2009年6月13日5時29分
辞表提出後、祖父・鳩山一郎元首相の墓を訪れた鳩山前総務相=12日午後2時52分、東京都台東区、福留庸友撮影
辞表提出後、祖父・鳩山一郎元首相の墓を訪れた鳩山前総務相=12日午後2時52分、東京都台東区、福留庸友撮影
辞表提出後、祖父・鳩山一郎元首相の墓を訪れた鳩山前総務相=12日午後2時52分、東京都台東区、福留庸友撮影
今回、辞任劇の発端となったのは、「かんぽの宿」の売却問題と、東京中央郵便局の再開発計画だった。

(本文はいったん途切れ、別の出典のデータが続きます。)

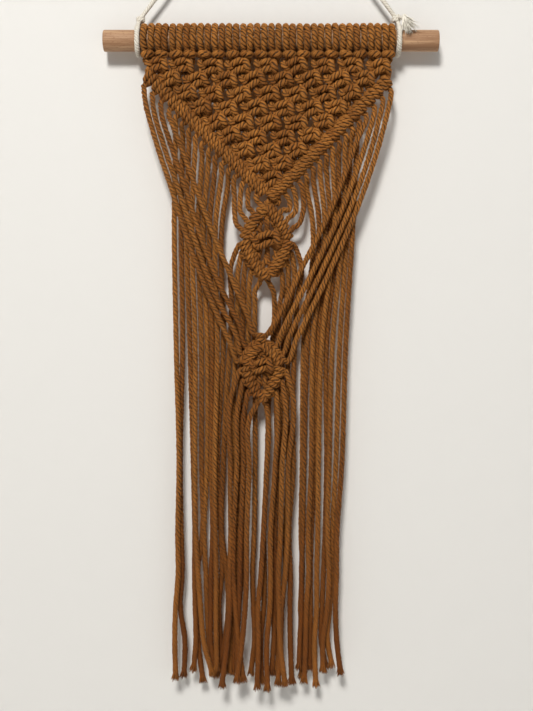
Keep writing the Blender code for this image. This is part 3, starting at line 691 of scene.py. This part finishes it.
# x at each level, then the tip's x and z and the lane
fringe = {
    "levels": (-130.0, -230.0, -325.0, -378.0, -404.0, -430.0, -455.0),
    "turnDrop": 9.0, "turnShare": 0.2,
    "left": (
        (-73.1, -71.7, -69.6, -70.5, -70.2, -72.1, -72.7, -71.9, -484.5, -3.6),
        (-68.3, -67.2, -68.9, -68.0, -67.4, -68.9, -65.5, -66.2, -484.0, 1.0),
        (-64.0, -61.5, -58.8, -57.7, -57.9, -57.4, -56.9, -58.8, -478.8, -1.6),
        (-59.7, -57.3, -57.4, -56.6, -55.0, -53.2, -50.8, -43.7, -481.2, -4.4),
        (-55.2, -53.0, -52.8, -52.5, -56.0, -57.1, -55.6, -51.5, -487.8, 1.6),
        (-51.0, -48.6, -48.7, -50.9, -49.6, -48.7, -47.3, -43.6, -482.6, 2.2),
        (-46.0, -44.5, -45.2, -44.4, -45.4, -45.6, -45.8, -42.0, -480.2, 0.0),
        (-41.0, -40.5, -42.5, -42.0, -41.4, -41.6, -41.4, -40.8, -479.0, -3.2),
        (-36.2, -36.3, -40.6, -38.0, -37.3, -39.6, -38.6, -36.5, -481.5, 2.4),
    ),
    "right": (
        (62.6, 56.6, 53.4, 49.8, 49.6, 48.8, 49.8, 52.9, -480.7, -3.0),
        (58.8, 52.3, 49.2, 46.7, 46.3, 44.8, 42.9, 46.7, -476.0, 0.8),
        (55.2, 46.6, 43.9, 42.9, 43.9, 42.7, 39.3, 39.3, -478.8, -3.2),
        (51.8, 42.4, 42.2, 41.0, 39.9, 38.9, 38.2, 42.0, -477.4, 1.2),
        (48.4, 38.5, 35.8, 35.3, 34.6, 34.6, 33.0, 33.9, -489.7, -3.2),
        (44.8, 35.5, 33.4, 30.6, 29.9, 30.1, 29.8, 29.2, -478.8, 1.6),
        (40.4, 31.7, 30.4, 28.2, 28.5, 26.8, 26.3, 25.1, -486.9, -2.8),
        (35.8, 27.5, 24.9, 23.9, 23.2, 23.2, 22.0, 21.3, -477.8, -0.6),
        (30.8, 24.9, 23.8, 23.0, 23.9, 22.5, 23.6, 23.5, -485.4, 3.0),
    ),
}
# Place on the rim in degrees, the knee, x at each level, the tip's x and z and the lane
middleFringe = {
    "levels": (-200.0, -230.0, -273.0, -325.0, -378.0, -404.0, -430.0, -455.0),
    "left": (
        (189, -29.4, -166.0, -30.0, -31.2, -34.0, -36.3, -37.0, -33.6, -32.5, -34.9,
         -41.8, -484.0, 1.6),
        (204, -24.8, -173.5, -25.4, -26.6, -28.5, -27.6, -26.2, -27.0, -29.6, -31.0,
         -31.3, -481.6, 2.0),
        (219, -20.6, -179.5, -21.0, -22.0, -23.7, -23.7, -23.5, -23.5, -27.0, -28.6,
         -28.1, -482.1, 2.8),
        (235, -16.4, -184.5, -16.8, -17.4, -19.6, -20.5, -22.0, -21.8, -24.6, -26.4,
         -33.0, -481.0, 3.0),
        ((-8.0, -2.0, -182.4), -12.0, -188.5, -12.2, -12.6, -12.1, -12.1, -12.9, -14.0, -13.3,
         -12.5, -15.7, -482.6, 1.8),
    ),
    "right": (
        (351, 22.2, -165.5, 19.6, 18.0, 16.6, 16.8, 13.6, 14.6, 14.4, 14.6, 15.9, -488.3, -1.0),
        (336, 17.8, -172.5, 15.2, 13.6, 12.4, 13.0, 11.2, 10.8, 8.4, 7.3, 3.5, -482.6, 2.6),
        (321, 13.4, -179.0, 11.2, 9.6, 7.6, 7.3, 7.3, 6.1, 5.0, 5.4, 5.6, -482.0, 2.8),
        (304, 9.0, -184.5, 6.8, 5.2, 4.2, 4.5, 3.1, 3.1, 2.3, 2.3, 0.2, -482.0, 0.6),
        ((-1.4, -2.4, -184.0), 2.0, -190.0, 2.7, 1.0, -1.6, -3.1, -5.5, -5.0, -5.5, -7.8,
         -6.8, -489.7, 2.2),
    ),
}
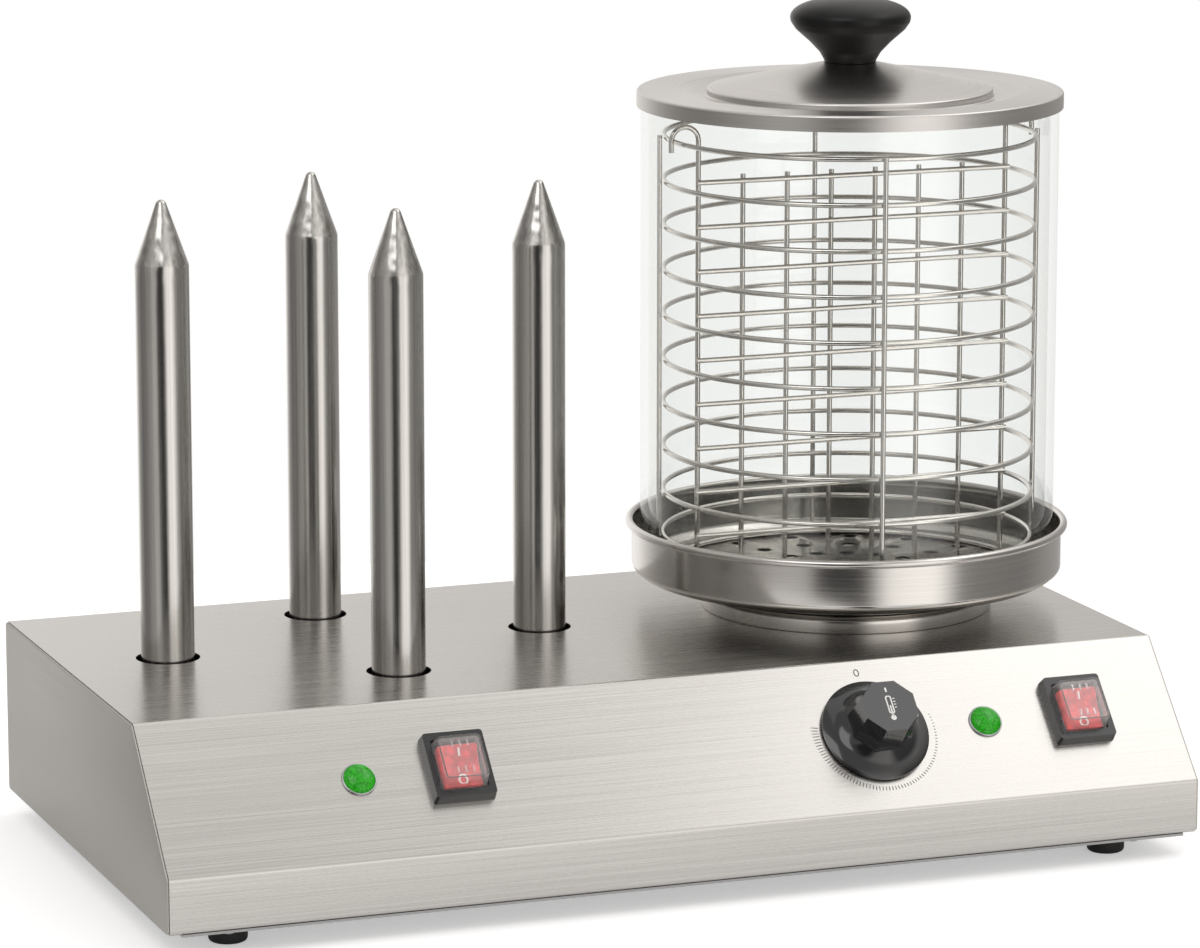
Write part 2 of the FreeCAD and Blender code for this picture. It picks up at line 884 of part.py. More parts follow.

「あのとき、大臣は泣いていた」。鳩山氏が再開発に異議を唱えた東京中央郵便局の保存運動にかかわった芝浦工大教授の南一誠さんは、3月に現地を一緒に訪れたときの姿を思い出した。日本郵政の経営陣に不信感を持つ南さんは、鳩山氏の手腕を評価する。「国民目線で純粋な気持ちを持った政治家。辞める思いは理解できるが、郵政が今後どうなるか心配だ」
かんぽの宿を地域で活用するため、オリックス不動産への一括売却の撤回を求めていた有馬温泉観光協会(神戸市)の當谷(とうたに)正幸会長は「日本郵政の経営責任が明らかにならないままでは、問題がうやむやになってしまう」と気をもむ。鳥取県岩美町のかんぽの宿は、1万円で購入した不動産会社が6千万円で社会福祉法人に転売。その法人の関係者も「鳩山氏は転売問題の解明に努めてくれていたので、辞任は気の毒です」。
一方で、冷ややかな声も少なくない。郵政民営化を推進してきた猪瀬直樹・東京都副知事は、都庁で辞任のニュースを生中継で見ながら、「かんぽの宿問題で、ろくに検証しないまま、鳩山さんは言い過ぎた。なぜ今辞任なのか理解できない。西川社長と協力して問題を一つずつ片づけるしかなかったのに」と首をひねった。
安倍、福田の両内閣で法相を務めた時代に、その発言に振り回された経験を持つ法務省幹部らの視線も冷たい。「主張が通るはずがないのに、なぜあそこまで意地を張ったのか。また、目立ちたがり屋のクセが出たのか」
世論を味方に付ける政治的な勘には、省内でも一定の評価があった。「かんぽの宿問題で世論から喝采を浴び、今回も世の中がついてくる、と思ったのだろう」。ある幹部はこう分析した。